The object of Last Man Standing is to end up with only one marble remaining on the board. Playing against yourself, start by placing a marble at each hole on the grid, but leave the centre position unoccupied (and leave the marble wells empty). As in checkers, jump over marbles to remove them from the board. Continue until only one piece remains. You can jump vertically and horizontally (as long as you land on an open space), but not diagonally. Plan your strategy carefully, or you may find yourself stranded with no options to continue.


Build the Board

Cut out two 11" square blanks from 3/8" thick plywood. I used Baltic birch plywood because there are fewer voids between the layers. The thin plies also result in an attractive appearance on the exposed edges, eliminating the need to glue on strips of solid wood.
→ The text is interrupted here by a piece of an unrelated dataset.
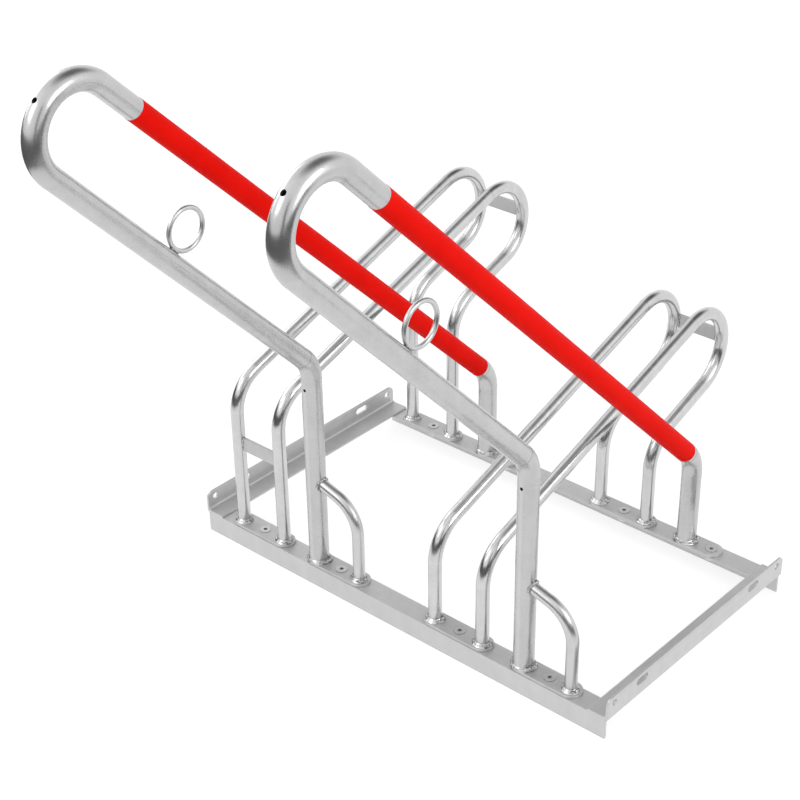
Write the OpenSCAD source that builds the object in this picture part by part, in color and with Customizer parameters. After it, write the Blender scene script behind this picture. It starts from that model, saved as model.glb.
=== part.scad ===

The plans show the layout of marble holes on the top blank. Mark these on your game board piece. Also mark the centre point of the four large, circular corner wells that are used to store discarded marbles. Drill the pattern of uniformly spaced marble holes on the drillpress using a 1/2"-diameter brad point or Forstner bit. These bits drill clean holes with minimal splintering around the lip.

Chuck a 2 1/2"-diameter hole saw in the drillpress, and bore the large corner marble wells

Head over to the router table and use a 45/ bearing-guided chamfer bit to bevel the top edges of the game board and the perimeter of the round marble wells in the corners.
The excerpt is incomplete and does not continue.